Ceramicist Ehren Tool

I Kind of Live in a Constant State of Embarrassment

Ehren Tool is a Berkeley-based artist who primarily makes ceramic cups; he’s given away over 18,300 of them since 2001. He is also a veteran of the Gulf War. Before participating in the Zócalo/MOCA panel “Is Art Our Last Safe Space?” he told us in the Zócalo green room what inspired his most recent cup, and what he’s most likely to drink out of a cup.

Q:

Since you make cups I’ll ask—what’s your drink of choice?


A:

It’s sober October right now, so sparkling water. But often it’s IPAs.


Q:

What do you wake up to?


A:

My son.


Q:

As a child, what did you want to be when you grew up?


A:

It wasn’t a potter, for sure, or an artist.


Q:

How many pairs of shoes do you own?


A:

I have one pair of Crocs that I never wear outside the garden. And then five others. I rotate them through. These are my good pair; when they wear out a bit, they’ll be the work pair. They’re all the same brand, Thorogood. They’re boots union-made in America.


Q:

Spicy, medium, or mild?


A:

Medium.


Q:

What’s your beard-care regimen?


A:

[Laughs.] Just try to get the food out and keep it out. My son said two summers ago, “Dad, I like your beard better than your face.” I think my wife agreed.
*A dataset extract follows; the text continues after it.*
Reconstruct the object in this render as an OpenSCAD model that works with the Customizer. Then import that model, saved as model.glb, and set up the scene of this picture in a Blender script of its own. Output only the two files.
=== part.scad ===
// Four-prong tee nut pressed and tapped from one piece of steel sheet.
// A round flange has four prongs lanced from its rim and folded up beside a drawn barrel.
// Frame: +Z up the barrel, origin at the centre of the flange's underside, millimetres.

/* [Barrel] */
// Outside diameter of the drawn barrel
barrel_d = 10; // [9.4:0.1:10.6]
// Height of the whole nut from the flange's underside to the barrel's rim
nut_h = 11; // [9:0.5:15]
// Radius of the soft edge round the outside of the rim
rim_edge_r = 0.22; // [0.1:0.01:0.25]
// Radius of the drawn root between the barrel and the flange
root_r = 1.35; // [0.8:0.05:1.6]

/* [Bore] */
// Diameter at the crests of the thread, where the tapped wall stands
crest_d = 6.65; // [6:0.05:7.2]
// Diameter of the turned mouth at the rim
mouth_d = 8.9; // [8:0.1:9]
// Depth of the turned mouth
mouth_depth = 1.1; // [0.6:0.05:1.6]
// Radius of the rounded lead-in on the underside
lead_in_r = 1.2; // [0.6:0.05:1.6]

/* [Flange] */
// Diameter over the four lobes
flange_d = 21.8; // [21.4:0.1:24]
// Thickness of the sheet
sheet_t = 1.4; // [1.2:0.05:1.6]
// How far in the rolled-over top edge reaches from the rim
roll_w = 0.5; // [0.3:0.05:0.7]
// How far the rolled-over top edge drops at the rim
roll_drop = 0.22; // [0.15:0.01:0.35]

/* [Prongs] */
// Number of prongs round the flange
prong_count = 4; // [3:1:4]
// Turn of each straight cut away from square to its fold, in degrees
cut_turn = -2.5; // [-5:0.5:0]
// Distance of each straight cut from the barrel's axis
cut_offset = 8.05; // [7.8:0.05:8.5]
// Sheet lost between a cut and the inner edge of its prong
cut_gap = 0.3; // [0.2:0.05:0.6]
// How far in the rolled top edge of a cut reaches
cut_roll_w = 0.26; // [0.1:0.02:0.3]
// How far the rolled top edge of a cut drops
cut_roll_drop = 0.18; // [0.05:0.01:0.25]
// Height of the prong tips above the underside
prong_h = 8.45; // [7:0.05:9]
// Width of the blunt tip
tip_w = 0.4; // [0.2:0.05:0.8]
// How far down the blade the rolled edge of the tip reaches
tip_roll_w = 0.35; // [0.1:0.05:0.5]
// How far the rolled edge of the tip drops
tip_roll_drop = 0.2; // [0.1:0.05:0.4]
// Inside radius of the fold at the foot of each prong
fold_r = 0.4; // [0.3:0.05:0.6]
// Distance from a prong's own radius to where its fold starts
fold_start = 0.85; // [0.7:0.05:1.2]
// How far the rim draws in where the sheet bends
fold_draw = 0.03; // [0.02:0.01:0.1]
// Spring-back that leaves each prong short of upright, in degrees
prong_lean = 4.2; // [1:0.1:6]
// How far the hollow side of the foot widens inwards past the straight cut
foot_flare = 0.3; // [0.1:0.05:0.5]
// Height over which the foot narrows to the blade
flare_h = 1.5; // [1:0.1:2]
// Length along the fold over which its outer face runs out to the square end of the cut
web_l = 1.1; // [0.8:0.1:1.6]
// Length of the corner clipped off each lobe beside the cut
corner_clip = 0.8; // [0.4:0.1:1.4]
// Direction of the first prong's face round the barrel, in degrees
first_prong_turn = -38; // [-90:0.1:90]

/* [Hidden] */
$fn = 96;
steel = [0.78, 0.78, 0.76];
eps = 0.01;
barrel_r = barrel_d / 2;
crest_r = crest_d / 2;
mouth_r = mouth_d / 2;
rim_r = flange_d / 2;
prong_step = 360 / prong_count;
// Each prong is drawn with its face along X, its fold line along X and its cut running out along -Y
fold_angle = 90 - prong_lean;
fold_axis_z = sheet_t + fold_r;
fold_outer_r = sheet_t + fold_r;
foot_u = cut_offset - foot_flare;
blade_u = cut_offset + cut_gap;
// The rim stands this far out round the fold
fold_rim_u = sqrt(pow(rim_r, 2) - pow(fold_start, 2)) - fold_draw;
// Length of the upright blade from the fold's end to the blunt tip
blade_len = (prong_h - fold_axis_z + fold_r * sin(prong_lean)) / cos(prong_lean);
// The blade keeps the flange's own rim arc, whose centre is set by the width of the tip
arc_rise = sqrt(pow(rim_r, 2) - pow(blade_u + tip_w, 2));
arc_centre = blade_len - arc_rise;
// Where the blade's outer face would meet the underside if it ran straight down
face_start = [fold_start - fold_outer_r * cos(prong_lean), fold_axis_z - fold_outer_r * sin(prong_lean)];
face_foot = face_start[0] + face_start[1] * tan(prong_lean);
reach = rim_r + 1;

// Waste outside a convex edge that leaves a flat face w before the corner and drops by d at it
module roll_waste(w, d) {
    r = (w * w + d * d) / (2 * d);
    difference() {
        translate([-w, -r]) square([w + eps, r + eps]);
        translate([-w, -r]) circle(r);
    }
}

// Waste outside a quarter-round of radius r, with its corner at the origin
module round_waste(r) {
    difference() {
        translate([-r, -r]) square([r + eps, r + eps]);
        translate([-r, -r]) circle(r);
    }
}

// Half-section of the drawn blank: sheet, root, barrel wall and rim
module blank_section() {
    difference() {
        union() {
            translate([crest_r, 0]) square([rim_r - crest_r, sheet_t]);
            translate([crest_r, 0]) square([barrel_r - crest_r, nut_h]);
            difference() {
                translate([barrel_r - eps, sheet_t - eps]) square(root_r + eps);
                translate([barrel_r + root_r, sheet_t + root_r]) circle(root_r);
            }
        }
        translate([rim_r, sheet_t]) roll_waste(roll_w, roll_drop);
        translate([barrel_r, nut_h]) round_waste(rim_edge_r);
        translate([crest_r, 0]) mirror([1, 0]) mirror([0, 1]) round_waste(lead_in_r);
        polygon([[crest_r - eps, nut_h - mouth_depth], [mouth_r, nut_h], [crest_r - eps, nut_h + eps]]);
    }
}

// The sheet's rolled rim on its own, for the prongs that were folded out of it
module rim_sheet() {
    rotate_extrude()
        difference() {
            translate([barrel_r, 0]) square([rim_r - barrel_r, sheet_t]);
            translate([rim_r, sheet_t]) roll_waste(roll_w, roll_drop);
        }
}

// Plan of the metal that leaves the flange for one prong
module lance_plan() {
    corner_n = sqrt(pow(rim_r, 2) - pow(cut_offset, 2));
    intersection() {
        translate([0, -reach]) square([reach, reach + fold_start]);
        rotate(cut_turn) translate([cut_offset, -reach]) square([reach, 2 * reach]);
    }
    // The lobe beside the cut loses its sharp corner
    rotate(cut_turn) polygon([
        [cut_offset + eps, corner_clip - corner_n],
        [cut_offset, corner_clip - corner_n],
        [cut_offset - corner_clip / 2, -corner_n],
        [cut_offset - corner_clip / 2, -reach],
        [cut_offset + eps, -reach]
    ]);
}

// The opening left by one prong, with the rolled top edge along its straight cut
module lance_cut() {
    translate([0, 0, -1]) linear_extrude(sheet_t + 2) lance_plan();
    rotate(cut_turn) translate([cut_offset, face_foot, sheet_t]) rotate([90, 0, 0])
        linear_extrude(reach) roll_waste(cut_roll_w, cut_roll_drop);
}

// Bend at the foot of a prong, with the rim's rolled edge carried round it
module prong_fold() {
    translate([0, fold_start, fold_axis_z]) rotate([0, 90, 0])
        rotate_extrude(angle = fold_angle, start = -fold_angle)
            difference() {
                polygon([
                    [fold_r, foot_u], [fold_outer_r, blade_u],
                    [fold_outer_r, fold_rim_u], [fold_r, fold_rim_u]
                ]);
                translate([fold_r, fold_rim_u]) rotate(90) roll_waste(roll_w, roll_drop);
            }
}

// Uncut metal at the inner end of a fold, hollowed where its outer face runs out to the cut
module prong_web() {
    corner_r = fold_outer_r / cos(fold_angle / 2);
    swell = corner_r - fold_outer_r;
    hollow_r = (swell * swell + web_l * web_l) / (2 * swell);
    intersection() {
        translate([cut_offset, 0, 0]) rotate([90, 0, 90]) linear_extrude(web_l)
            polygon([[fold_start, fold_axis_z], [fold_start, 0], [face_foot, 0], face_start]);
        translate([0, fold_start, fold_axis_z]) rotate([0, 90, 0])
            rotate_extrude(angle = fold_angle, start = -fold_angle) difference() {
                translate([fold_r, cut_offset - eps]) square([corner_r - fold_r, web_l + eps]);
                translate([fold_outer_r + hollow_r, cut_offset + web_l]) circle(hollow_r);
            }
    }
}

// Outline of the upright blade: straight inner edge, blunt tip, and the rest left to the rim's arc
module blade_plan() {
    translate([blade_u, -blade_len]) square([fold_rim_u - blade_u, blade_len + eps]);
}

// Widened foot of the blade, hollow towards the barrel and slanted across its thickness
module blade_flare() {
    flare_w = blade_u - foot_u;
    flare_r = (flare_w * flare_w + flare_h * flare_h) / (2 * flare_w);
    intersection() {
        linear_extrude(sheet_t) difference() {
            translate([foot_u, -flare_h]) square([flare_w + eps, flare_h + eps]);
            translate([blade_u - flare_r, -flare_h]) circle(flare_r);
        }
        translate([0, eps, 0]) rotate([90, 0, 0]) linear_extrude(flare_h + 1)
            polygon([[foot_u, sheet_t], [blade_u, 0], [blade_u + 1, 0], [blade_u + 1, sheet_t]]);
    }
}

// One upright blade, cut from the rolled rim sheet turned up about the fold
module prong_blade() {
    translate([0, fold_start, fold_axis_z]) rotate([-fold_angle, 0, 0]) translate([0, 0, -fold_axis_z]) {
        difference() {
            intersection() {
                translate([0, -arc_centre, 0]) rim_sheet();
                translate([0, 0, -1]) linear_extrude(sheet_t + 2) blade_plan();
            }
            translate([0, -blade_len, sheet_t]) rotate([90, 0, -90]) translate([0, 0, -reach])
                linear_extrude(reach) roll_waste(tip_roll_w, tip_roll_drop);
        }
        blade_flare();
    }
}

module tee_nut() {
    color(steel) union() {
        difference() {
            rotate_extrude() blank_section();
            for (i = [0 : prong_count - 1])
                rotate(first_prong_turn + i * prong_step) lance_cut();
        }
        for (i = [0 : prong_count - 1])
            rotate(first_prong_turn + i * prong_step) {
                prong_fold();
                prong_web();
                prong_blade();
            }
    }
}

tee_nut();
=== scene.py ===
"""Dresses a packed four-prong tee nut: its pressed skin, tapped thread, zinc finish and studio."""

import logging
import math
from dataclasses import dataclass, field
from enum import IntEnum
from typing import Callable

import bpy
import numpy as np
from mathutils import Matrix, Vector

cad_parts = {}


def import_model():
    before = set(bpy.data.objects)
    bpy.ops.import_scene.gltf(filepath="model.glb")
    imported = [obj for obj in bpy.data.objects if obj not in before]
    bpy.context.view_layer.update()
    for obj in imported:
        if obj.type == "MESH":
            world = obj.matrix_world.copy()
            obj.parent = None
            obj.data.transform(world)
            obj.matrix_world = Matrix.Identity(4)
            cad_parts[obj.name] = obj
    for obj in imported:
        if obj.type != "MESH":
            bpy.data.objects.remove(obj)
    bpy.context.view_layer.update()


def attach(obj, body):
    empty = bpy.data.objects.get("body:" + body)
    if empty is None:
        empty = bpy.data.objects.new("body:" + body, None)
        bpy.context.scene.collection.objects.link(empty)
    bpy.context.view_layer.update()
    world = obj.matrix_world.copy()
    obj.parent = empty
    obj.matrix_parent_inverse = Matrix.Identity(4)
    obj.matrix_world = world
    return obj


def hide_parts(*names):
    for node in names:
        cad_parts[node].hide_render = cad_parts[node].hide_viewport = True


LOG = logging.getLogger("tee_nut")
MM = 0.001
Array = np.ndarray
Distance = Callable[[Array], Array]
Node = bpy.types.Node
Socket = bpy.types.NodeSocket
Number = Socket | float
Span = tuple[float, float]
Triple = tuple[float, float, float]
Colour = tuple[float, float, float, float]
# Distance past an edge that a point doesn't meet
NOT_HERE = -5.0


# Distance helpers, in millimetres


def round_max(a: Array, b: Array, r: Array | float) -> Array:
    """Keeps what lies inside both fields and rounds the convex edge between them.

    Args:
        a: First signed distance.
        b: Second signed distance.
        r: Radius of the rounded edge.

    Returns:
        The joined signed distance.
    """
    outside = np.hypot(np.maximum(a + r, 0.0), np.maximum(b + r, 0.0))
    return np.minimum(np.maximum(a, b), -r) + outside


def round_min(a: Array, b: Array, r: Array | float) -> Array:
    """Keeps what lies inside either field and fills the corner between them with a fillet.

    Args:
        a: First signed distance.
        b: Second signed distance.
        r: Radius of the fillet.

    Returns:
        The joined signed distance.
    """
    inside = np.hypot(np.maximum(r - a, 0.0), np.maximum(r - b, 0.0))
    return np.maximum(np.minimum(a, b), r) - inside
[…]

That wasn’t my choice. I’m still figuring out how to drive it. I started shaving in the Marine Corps, finally grew it out two summers ago, and it’s all white.


Q:

What question do you wish people would ask veterans?


A:

The question I’d like asked more is, how can we stop making veterans?


Q:

What condiment do you use most often?


A:

Local, organic hot sauce.


Q:

What does it take to embarrass you?


A:

I kind of live in a constant state of embarrassment.


Q:

What inspired your most recent cup?


A:

We screen-printed the Rose of No Man’s Land, a common World War I tattoo of a nurse’s head in a rose. So much of my work is super dark and hard to look at, but we were in France near the battlefield of Verdun. Even in that war, somebody’s trying to help in the most horrid situations you can think. Almost always, someone’s trying to help.